** Exercise task **
Give again only the lines beginning with the one that contains "for (side = sides, way = [1 : ways])" and ending with the one that contains "depsgraph = bpy.context.evaluated_depsgraph_get()"; include both of those lines.

** Raw data **
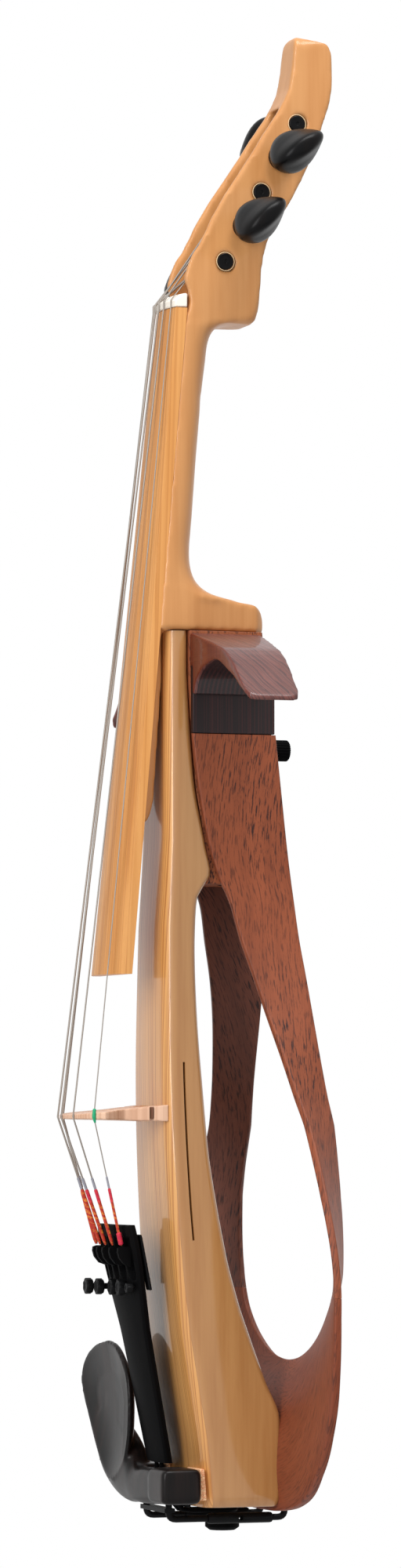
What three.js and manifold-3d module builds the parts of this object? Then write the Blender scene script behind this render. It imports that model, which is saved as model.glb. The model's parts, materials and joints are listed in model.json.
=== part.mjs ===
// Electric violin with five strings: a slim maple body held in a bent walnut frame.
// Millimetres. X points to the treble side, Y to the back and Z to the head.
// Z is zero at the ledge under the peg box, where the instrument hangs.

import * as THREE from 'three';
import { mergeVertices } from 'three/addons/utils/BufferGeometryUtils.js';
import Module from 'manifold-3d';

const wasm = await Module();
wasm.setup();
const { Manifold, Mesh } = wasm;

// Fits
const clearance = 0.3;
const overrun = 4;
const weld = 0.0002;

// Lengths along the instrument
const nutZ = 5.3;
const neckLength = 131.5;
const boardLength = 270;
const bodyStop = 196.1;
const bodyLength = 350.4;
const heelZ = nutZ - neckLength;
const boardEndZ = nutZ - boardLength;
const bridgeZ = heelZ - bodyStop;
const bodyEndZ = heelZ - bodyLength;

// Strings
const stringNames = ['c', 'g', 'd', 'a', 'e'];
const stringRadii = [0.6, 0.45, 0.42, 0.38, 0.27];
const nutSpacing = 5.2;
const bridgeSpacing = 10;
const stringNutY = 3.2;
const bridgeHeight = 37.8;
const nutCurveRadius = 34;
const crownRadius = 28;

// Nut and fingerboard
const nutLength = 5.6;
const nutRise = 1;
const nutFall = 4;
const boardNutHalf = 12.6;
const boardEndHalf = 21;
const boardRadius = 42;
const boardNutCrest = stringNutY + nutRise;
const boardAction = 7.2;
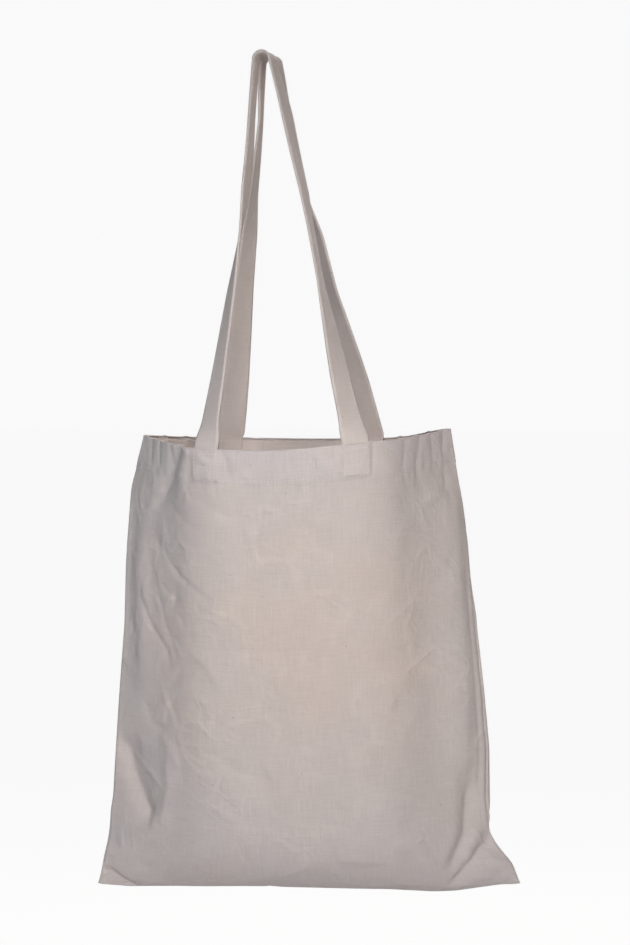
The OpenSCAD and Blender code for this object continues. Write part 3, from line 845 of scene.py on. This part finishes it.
* * *
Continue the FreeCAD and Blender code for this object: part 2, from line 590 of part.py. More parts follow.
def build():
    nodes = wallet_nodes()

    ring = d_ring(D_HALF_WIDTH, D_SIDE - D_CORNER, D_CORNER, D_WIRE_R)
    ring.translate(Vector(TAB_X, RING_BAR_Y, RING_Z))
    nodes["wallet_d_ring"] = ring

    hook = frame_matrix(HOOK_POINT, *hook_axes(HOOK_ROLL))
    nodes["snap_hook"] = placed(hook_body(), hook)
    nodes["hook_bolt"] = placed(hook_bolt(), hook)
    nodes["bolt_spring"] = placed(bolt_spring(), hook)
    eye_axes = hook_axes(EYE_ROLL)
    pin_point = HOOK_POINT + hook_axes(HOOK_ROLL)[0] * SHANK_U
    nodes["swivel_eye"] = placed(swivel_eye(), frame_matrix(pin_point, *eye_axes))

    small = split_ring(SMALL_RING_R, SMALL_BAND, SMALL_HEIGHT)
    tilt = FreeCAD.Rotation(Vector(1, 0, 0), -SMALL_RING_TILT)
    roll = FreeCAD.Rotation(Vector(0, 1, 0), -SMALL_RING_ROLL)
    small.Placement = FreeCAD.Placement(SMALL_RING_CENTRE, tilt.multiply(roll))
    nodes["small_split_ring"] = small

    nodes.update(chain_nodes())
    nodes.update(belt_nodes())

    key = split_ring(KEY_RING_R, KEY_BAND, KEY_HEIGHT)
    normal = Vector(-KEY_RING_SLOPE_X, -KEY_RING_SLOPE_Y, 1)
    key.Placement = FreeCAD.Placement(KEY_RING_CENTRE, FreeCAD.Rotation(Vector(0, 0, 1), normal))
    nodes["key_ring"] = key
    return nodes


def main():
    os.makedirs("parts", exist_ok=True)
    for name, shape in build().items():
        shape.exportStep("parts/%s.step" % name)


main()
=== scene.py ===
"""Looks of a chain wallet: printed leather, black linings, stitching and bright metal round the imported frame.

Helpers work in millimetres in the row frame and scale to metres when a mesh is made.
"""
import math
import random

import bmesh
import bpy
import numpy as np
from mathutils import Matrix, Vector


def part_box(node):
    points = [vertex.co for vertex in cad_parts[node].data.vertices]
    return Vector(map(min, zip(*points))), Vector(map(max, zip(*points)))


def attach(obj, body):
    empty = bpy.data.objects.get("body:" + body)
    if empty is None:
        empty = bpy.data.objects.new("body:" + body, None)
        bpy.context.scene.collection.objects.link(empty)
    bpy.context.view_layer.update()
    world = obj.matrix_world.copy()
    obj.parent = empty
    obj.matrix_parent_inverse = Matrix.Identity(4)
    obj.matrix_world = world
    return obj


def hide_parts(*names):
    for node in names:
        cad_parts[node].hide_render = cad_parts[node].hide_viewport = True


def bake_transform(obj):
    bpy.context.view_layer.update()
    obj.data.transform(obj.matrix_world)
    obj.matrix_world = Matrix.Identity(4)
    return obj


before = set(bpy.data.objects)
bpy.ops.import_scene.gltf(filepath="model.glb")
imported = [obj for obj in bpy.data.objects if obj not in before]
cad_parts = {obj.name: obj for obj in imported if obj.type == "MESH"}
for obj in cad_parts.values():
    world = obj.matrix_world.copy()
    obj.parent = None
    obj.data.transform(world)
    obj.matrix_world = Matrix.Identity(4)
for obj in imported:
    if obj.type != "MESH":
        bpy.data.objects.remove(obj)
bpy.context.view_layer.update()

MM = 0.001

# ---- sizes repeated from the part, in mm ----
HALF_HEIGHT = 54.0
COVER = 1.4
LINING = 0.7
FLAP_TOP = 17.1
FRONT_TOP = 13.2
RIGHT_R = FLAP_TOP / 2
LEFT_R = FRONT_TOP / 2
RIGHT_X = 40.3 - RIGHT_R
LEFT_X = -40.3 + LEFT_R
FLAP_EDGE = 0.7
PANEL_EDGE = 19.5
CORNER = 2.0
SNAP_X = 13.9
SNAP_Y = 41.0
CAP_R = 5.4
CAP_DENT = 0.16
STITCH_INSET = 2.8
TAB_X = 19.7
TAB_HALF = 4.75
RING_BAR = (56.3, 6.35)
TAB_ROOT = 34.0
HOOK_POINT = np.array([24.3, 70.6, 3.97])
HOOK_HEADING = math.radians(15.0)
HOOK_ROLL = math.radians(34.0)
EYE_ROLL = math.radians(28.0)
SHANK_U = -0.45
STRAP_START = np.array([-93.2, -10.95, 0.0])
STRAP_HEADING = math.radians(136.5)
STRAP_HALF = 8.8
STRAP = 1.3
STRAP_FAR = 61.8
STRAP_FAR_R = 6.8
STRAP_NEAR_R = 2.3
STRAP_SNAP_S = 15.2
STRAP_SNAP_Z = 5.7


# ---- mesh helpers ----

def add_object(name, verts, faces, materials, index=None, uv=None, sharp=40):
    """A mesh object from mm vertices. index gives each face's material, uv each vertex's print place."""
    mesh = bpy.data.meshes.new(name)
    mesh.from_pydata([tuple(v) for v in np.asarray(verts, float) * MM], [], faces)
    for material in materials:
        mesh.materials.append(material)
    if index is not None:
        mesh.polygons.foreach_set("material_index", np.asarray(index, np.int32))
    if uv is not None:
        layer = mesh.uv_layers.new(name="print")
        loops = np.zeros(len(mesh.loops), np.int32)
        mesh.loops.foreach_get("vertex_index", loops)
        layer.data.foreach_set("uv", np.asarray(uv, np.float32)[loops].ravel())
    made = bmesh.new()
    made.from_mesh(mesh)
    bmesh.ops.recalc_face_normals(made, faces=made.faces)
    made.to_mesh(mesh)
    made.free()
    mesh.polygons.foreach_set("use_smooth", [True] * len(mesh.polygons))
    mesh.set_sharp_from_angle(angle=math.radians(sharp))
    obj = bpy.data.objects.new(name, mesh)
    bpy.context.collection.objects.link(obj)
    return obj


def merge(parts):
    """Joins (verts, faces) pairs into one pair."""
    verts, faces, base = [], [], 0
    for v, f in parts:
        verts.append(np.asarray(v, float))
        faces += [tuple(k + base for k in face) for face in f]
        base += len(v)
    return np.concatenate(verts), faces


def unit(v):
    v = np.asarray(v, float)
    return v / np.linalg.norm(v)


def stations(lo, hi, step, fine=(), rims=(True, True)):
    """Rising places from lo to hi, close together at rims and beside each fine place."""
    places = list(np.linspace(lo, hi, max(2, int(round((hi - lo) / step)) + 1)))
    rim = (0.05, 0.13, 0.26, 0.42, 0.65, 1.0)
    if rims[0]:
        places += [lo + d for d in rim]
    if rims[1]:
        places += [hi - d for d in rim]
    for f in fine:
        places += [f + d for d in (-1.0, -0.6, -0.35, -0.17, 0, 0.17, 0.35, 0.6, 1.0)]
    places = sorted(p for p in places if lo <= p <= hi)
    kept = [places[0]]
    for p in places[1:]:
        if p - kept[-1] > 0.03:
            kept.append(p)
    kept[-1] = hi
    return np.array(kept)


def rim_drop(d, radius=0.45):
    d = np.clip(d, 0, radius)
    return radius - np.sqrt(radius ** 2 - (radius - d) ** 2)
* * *
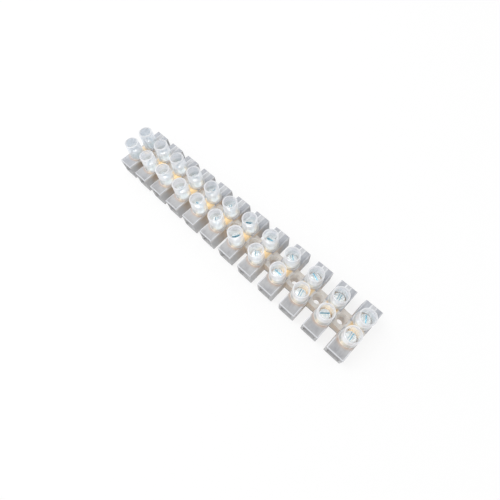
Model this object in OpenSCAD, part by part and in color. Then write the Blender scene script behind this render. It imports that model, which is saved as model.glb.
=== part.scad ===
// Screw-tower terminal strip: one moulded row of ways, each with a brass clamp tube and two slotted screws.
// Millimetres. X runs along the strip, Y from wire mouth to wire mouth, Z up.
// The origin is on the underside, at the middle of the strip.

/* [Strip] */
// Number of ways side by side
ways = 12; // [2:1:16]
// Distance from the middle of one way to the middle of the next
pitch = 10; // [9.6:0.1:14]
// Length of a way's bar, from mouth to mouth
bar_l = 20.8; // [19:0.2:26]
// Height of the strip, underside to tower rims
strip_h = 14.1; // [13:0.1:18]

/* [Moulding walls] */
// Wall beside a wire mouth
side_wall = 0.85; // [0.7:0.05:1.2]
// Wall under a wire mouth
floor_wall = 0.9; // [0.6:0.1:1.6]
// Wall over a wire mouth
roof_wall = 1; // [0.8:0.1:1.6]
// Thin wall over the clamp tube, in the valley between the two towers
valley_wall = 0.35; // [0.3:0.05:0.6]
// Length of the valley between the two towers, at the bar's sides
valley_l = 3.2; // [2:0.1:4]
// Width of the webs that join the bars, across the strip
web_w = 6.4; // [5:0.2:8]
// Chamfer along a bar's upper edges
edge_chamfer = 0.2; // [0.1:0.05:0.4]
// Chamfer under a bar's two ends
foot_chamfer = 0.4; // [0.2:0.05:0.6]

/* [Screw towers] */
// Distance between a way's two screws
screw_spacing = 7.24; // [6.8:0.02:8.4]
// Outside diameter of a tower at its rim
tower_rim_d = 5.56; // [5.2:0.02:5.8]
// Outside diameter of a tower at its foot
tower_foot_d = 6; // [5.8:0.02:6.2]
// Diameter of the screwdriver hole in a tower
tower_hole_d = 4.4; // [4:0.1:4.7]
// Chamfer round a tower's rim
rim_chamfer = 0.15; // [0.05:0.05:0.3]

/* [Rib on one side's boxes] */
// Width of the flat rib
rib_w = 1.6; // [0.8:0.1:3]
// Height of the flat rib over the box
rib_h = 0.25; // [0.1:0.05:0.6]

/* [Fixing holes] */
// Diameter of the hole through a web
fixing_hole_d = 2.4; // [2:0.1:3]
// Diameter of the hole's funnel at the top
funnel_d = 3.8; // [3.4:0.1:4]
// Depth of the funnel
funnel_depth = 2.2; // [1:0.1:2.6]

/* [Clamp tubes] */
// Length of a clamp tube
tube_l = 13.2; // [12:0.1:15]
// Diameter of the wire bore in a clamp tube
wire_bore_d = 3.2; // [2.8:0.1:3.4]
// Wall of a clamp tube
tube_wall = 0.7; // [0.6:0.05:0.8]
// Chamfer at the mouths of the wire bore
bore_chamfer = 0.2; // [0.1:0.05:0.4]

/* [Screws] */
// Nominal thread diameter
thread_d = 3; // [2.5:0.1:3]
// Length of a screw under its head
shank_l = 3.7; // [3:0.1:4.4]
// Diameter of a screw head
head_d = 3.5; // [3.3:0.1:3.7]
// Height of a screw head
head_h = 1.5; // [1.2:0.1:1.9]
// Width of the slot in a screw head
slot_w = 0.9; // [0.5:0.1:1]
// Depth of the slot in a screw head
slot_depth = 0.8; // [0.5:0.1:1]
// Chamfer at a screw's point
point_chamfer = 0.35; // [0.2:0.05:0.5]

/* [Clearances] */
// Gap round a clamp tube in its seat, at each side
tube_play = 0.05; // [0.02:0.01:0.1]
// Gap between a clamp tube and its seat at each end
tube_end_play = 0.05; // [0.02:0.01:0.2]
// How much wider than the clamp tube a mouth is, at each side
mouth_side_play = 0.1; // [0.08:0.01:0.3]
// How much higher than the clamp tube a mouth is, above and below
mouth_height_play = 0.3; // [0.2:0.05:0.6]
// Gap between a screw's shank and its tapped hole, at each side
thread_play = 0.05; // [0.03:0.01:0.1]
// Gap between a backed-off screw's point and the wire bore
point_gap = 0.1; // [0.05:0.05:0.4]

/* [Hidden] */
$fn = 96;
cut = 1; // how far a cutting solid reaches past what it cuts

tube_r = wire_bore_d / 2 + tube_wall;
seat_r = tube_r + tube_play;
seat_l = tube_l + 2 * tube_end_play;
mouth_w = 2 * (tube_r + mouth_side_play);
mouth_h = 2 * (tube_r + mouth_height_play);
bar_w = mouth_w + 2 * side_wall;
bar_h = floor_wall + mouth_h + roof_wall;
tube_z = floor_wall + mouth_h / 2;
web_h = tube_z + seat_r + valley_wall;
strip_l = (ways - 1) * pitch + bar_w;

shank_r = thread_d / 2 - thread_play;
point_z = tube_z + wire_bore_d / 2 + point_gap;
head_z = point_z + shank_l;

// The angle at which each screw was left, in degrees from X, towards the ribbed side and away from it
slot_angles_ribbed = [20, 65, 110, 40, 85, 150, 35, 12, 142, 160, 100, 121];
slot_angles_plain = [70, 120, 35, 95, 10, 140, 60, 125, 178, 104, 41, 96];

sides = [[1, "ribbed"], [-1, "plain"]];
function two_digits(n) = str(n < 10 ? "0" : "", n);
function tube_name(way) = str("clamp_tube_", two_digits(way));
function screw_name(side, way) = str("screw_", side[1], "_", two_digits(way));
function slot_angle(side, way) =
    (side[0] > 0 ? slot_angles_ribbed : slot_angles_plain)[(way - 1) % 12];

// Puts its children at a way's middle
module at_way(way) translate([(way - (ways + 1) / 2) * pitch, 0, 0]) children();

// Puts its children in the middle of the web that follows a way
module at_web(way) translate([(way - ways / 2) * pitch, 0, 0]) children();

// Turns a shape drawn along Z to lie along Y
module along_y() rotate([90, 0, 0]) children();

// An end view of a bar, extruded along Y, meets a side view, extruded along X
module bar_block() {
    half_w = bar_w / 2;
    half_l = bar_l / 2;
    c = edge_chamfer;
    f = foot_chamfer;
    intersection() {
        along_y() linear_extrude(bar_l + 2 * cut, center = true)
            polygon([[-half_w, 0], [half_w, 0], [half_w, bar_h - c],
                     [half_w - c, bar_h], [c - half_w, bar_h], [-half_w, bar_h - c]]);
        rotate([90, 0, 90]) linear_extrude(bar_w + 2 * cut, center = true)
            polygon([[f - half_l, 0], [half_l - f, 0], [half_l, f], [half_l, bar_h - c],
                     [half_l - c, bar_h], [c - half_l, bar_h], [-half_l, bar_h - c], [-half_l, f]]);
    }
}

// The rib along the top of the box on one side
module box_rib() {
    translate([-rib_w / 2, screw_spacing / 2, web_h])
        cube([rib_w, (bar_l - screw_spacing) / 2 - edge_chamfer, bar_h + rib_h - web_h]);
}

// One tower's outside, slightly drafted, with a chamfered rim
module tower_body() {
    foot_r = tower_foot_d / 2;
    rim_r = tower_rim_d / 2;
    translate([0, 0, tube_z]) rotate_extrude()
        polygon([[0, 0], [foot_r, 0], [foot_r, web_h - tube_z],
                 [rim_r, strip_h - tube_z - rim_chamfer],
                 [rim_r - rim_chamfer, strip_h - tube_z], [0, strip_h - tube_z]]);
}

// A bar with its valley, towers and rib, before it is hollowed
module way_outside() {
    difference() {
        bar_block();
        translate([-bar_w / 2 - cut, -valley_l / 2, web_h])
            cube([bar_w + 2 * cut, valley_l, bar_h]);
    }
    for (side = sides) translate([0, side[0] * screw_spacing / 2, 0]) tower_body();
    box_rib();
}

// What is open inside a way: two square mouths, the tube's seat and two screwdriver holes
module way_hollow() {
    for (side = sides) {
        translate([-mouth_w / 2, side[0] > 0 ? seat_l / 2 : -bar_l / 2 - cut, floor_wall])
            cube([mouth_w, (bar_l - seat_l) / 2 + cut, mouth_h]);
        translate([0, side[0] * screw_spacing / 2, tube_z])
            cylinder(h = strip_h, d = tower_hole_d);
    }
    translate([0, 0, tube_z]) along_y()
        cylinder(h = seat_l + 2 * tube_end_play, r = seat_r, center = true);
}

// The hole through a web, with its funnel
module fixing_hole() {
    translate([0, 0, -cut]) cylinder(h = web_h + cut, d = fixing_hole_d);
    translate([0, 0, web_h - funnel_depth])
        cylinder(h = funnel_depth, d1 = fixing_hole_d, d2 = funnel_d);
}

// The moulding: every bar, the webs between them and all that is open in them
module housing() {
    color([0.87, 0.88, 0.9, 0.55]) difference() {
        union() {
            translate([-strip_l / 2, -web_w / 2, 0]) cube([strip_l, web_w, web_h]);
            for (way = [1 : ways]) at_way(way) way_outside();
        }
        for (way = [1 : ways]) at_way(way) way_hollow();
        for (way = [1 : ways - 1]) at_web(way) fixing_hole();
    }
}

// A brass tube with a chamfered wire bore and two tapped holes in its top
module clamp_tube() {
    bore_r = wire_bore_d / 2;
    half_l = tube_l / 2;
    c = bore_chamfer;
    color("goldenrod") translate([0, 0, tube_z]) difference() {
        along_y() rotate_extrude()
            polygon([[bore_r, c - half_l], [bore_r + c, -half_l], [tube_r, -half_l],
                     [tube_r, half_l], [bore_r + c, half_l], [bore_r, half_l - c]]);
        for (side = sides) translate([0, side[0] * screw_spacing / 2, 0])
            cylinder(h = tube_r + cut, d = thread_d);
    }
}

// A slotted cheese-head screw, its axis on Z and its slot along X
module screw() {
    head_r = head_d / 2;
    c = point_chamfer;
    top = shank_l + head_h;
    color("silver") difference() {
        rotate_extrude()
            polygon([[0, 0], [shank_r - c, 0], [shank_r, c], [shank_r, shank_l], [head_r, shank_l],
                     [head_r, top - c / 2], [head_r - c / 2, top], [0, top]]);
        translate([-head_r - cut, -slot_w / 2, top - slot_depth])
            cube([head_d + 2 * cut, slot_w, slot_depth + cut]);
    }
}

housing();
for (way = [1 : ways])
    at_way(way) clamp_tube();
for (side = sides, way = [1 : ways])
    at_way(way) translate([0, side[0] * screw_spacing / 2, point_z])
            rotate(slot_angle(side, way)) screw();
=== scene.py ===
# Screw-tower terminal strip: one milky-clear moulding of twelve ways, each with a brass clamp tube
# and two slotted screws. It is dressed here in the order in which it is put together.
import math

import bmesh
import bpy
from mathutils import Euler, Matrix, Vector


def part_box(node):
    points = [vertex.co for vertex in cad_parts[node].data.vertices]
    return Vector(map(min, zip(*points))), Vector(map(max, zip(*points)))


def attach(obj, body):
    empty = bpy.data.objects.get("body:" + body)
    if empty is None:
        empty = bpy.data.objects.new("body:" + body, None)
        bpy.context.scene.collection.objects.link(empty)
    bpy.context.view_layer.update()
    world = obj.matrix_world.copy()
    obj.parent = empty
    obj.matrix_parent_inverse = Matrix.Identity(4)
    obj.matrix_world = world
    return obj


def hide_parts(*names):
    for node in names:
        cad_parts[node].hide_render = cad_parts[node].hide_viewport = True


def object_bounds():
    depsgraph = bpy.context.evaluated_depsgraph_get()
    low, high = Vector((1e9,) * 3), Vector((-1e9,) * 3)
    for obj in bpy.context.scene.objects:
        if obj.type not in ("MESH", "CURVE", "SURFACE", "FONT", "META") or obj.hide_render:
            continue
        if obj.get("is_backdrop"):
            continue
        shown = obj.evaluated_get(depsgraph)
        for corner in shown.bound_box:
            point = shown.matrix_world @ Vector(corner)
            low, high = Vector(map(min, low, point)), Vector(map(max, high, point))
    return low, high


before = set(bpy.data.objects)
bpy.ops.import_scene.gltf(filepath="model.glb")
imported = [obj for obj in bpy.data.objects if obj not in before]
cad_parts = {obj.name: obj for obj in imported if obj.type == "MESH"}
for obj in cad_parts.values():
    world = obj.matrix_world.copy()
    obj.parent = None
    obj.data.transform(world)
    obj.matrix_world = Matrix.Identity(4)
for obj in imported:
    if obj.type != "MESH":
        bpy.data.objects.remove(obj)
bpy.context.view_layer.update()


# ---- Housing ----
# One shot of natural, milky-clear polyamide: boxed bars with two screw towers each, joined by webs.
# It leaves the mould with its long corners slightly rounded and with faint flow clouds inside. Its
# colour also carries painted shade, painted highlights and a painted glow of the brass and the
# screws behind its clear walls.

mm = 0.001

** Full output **
for (side = sides, way = [1 : ways])
    at_way(way) translate([0, side[0] * screw_spacing / 2, point_z])
            rotate(slot_angle(side, way)) screw();
=== scene.py ===
# Screw-tower terminal strip: one milky-clear moulding of twelve ways, each with a brass clamp tube
# and two slotted screws. It is dressed here in the order in which it is put together.
import math

import bmesh
import bpy
from mathutils import Euler, Matrix, Vector


def part_box(node):
    points = [vertex.co for vertex in cad_parts[node].data.vertices]
    return Vector(map(min, zip(*points))), Vector(map(max, zip(*points)))


def attach(obj, body):
    empty = bpy.data.objects.get("body:" + body)
    if empty is None:
        empty = bpy.data.objects.new("body:" + body, None)
        bpy.context.scene.collection.objects.link(empty)
    bpy.context.view_layer.update()
    world = obj.matrix_world.copy()
    obj.parent = empty
    obj.matrix_parent_inverse = Matrix.Identity(4)
    obj.matrix_world = world
    return obj


def hide_parts(*names):
    for node in names:
        cad_parts[node].hide_render = cad_parts[node].hide_viewport = True


def object_bounds():
    depsgraph = bpy.context.evaluated_depsgraph_get()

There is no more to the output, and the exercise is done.